According to the proposal, the Yok-Utian proto-language was spoken by a group originating in the Great Basin at least as early as 4500 BC. There was a division around 2500 BC, as the group which began speaking Proto-Utian migrated from the Great Basin into California. Proto-Miwok began to emerge in the northern Bay Area between 1000 and 500 BC, and began to spread west and south. Proto-Costanoan emerged in the eastern Bay Area, splitting from the larger Utian group sometime after 1500 BC, if not earlier. The language that remained in the Great Basin turned into Proto-Yokuts before gradually splitting into the various Yokuts dialects and only later began to migrate into California. However, Scott DeLancey and Victor Golla have proposed that the language distribution could be the result of a single migration of Yok-Utian speakers who later spread out throughout California.

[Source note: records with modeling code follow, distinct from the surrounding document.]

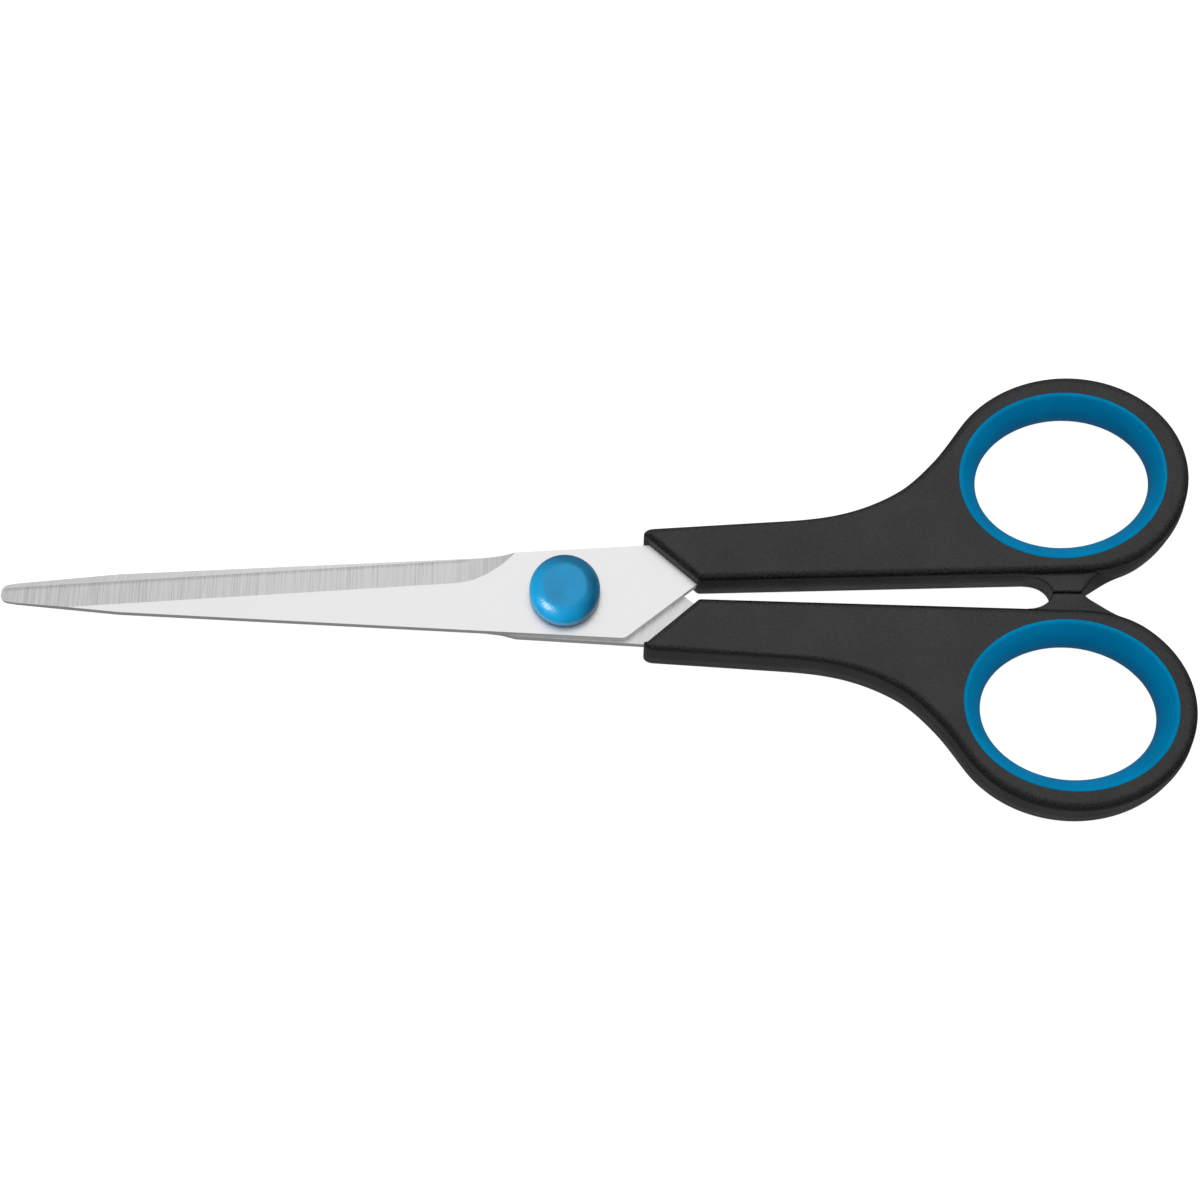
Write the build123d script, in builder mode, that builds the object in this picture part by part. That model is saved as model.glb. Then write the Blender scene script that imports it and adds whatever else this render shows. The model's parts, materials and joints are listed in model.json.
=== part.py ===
from build123d import *
import math
import os

# Office scissors, 180 mm long, lying closed on one flat side of their handles.
# The two halves are the same shape: the back half is the front half turned over about the length (X) axis.
# Every sketch is drawn around the pivot, in millimetres: -X is the blade side, +X the handle side, and
# height 0 is the plane in which the two blades slide on each other.

# ---------------------------------------------------------------- driving dimensions
PIVOT_X = -4.72          # the pivot's place along the length; the frame's origin is mid-length
HALF_THICKNESS = 4.7     # handle, from the sliding plane to its flat face

BLADE_T = 1.7            # sheet thickness of a blade
BLADE_PLAY = 0.025       # from the sliding plane to each blade's inner face
TIP_X = -85.1            # blunt tip
SPINE_TIP = (-82.6, -1.7)
SPINE_BREAK = (-67.2, -3.2)
SPINE_HEEL = (9.0, -6.99)
EDGE_TIP = (-83.2, 1.0)
EDGE_MID = (-43.0, 3.74)
EDGE_HEEL = (-9.6, 5.95)
RICASSO_FRONT = (-7.4, 6.36)
RICASSO_REAR = (12.0, 7.5)
SLANT_SLOPE = 0.775      # rise of the slanted edge behind the pivot, over its run
TIP_FACET = (-1.3, 0.8)  # low and high corner of the blunt end, before rounding
TIP_R = 1.15             # rounding of the blunt tip
HEEL_R = 1.8             # rounding of the corner between spine and slanted edge
BEVEL_WIDTH = 4.0        # width of the ground bevel, seen from above
BEVEL_EDGE_T = 0.12      # metal left at the cutting edge
BEVEL_END_X = -17.0      # where the grinding wheel starts to leave the blade
GRIND_WHEEL_R = 30.0     # radius of the run-out that the wheel leaves
GRIND_WHEEL_ARC = 30.0   # degrees of the wheel that reach the blade
TANG_START = 18.0        # where the ricasso has narrowed to the tang, inside the handle
TANG_END = 46.0          # how far the tang reaches into the handle
TANG_HALF_WIDTH = 2.2
LOCK_HOLES = (27.0, 33.5, 40.0)
LOCK_HOLE_R = 1.1

NECK_FRONT = (12.25, 9.61)       # upper corner of the neck's front end
NECK_SHOULDER = (12.25, 7.83)    # lower corner, where the slanted front end starts
NECK_INNER = (19.83, 1.2)        # where the slanted front end and the inner edge would meet
INNER_END = (77.5, 2.75)         # the inner edge is straight up to here
NECK_BACK = (30.6, 10.77)        # the neck's back is straight up to here
THROAT = ((41.5, 12.08), (49.8, 15.4), (55.3, 20.15))
LOOP_CENTRE = (75.75, 17.9)
LOOP_AXES = (18.8, 15.95)
LOOP_TILT = 4.8
LOOP_FROM = -56.0                # where the inner edge runs into the loop's oval, in degrees
LOOP_TO = 143.0                  # where the oval runs into the throat
CORNER_R = 1.12                  # front corners of the neck
INNER_CORNER_R = 1.6
RIM_R = 0.8                      # rounding between the flat faces and the side wall

BOSS_HALF_THICKNESS = 3.1
BOSS_LEFT, BOSS_RIGHT = 73.1, 78.2
BOSS_LEFT_R = 2.6                # hollow between the inner edge and the boss
BOSS_CREST = (79.9, 1.53)        # a point on the boss's other side
BOSS_FOOT = (84.6, 3.9)          # where that side runs out into the loop
BOSS_ROOT = 1.4                  # how far the boss goes into the handle's wall
STOP_GAP = 0.03                  # from the closing plane to each stop face

# ovals of the soft ring: (centre x, centre y, half length, half width)
GRIP_TILT = 5.0
GRIP_FRONT = (75.2, 17.85, 15.75, 13.15)  # its rim on the handle's front face
GRIP_BACK = (75.5, 17.8, 16.15, 13.3)     # and on the back face
GRIP_WAIST = (75.55, 17.85, 13.1, 10.35)  # the finger hole where it is narrowest, at mid-height
# the ring's rounded inside: (height, share of the way from the rim to the waist)
GRIP_PROFILE = ((0.0, 1.0), (1.6, 0.9), (3.1, 0.58), (4.1, 0.28), (4.7, 0.1))
GRIP_FIT = 0.02                  # between the soft ring and the hard handle
TONGUE_DEPTH = 0.8               # rib that keys the ring into the loop
TONGUE_HALF_HEIGHT = 1.5

RIVET_R = 2.5
RUNNING_FIT = 0.05               # radial clearance of the turning blade on the rivet
FIXED_FIT = 0.01                 # radial clearance of clamped pieces
AXIAL_FIT = 0.01                 # between faces that turn on each other in the pivot
SPRING_T, SPRING_RISE, SPRING_R = 0.15, 0.12, 3.8
COLLAR_R, COLLAR_T = 3.5, 0.78   # neck under the rivet's head
HEAD_R, HEAD_T, HEAD_EDGE_R = 4.1, 0.7, 0.2
REAR_WASHER_R, REAR_WASHER_T, REAR_WASHER_EDGE_R = 4.0, 0.35, 0.12
REAR_HEAD_R, REAR_HEAD_T, REAR_HEAD_EDGE_R = 3.3, 0.55, 0.44

CAP_R = 5.31
CAP_BASE, CAP_SHOULDER, CAP_TOP = 2.58, 4.43, 6.33
CAP_LIP_T = 0.18                 # inward lip that snaps under the rivet's head
CAP_FOOT_R = 0.4
CAP_DISH_R, CAP_DISH = 3.3, 0.14


def level(height):
    """Sketch plane at a height over the sliding plane, with its origin on the pivot's axis."""
    return Plane(origin=(PIVOT_X, 0, HALF_THICKNESS + height))


def turned_over(shape):
    """The same piece as it lies in the back half: turned over about the length axis."""
    return shape.rotate(Axis((0, 0, HALF_THICKNESS), (1, 0, 0)), 180)


def oval_point(angle):
    """Point on the loop's outer oval, and the direction in which the oval runs there."""
    turn = math.radians(LOOP_TILT)
    across, up = LOOP_AXES[0] * math.cos(angle), LOOP_AXES[1] * math.sin(angle)
    run_x, run_y = -LOOP_AXES[0] * math.sin(angle), LOOP_AXES[1] * math.cos(angle)
    point = (
        LOOP_CENTRE[0] + across * math.cos(turn) - up * math.sin(turn),
        LOOP_CENTRE[1] + across * math.sin(turn) + up * math.cos(turn),
    )
    direction = (
        run_x * math.cos(turn) - run_y * math.sin(turn),
        run_x * math.sin(turn) + run_y * math.cos(turn),
    )
    return point, direction


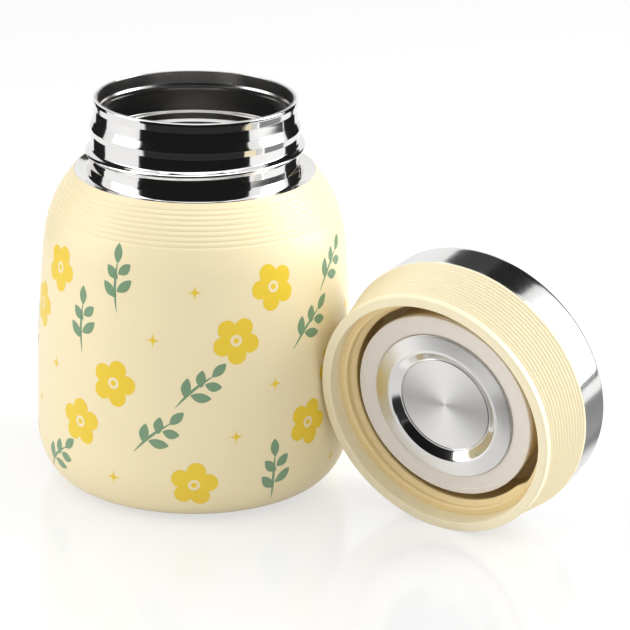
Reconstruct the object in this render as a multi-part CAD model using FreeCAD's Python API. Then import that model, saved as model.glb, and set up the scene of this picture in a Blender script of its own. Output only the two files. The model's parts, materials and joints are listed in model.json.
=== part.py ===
import FreeCAD, Part
import math
import os

# Insulated food jar with its screw lid taken off and laid against its side.
# Millimetres. Origin at the centre of the jar's base, +Z up the jar's axis.
# The jar is a vacuum vessel: an outer shell, a threaded neck and an inner vessel.
# The lid is modelled upright, mouth down at z = 0, and then laid in its place.
# Curves of a half section are divided into a few equal chords.

# Outer shell of the jar
body_radius = 50.0
corner_width = 12.5
corner_height = 17.0
belly_height = 28.0
barrel_radius = 530.0
shoulder_height = 80.0
collar_height = 101.2
shell_wall = 0.8
foot_width = 1.4
hem_width = 0.8
hem_height = 3.6
corner_chords = 3
barrel_chords = 2
shoulder_chords = 4
inner_corner_chords = 2
inner_barrel_chords = 1
inner_shoulder_chords = 3

# Threaded neck
neck_height = 23.0
neck_radius = 32.4
neck_wall = 0.6
collar_width = 5.6
rim_set_in = 0.8
rim_round = 0.4
band_set_in = 1.15
bead_drop = 8.4
bead_rise = 0.55
bead_half_height = 2.3
bead_half_flat = 0.6
ledge_dip = 1.2

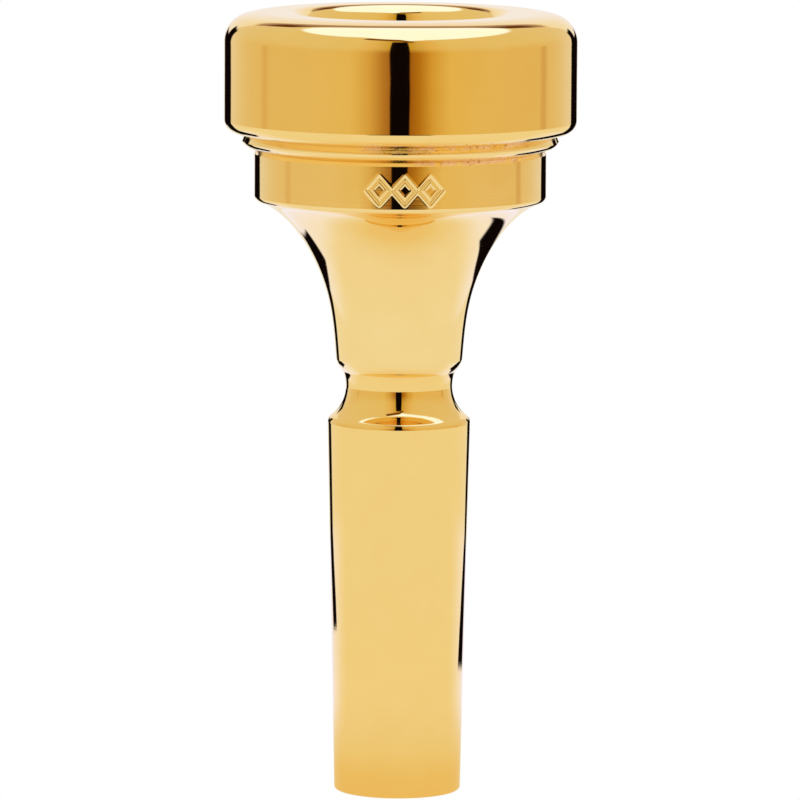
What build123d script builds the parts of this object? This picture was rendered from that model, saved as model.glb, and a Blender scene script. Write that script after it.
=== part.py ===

One component of the evidence offered for Yok-Utian is that of sound correspondences in the reconstructed proto-languages for Yokuts and the Utian family, such as the sample below.

| Proto-Yokuts | Proto-Utian | English |
| /[*waʔin]/ | /[*waja]/ | "to give" |
| /[*ʔatʰ-]/ | /[*ʔat-]/ | "to split, break" |

However, while the reconstructed correspondences can be compelling, they are not conclusive. As the speakers of the Yokuts and Utian languages were in contact with one another for hundreds or thousands of years, it is entirely possible that the sound correspondences are the result of borrowing, rather than a common linguistic ancestor.

While Yok-Utian can be included in the larger Penutian proposal, the Yok-Utian proposal does not directly support Penutian.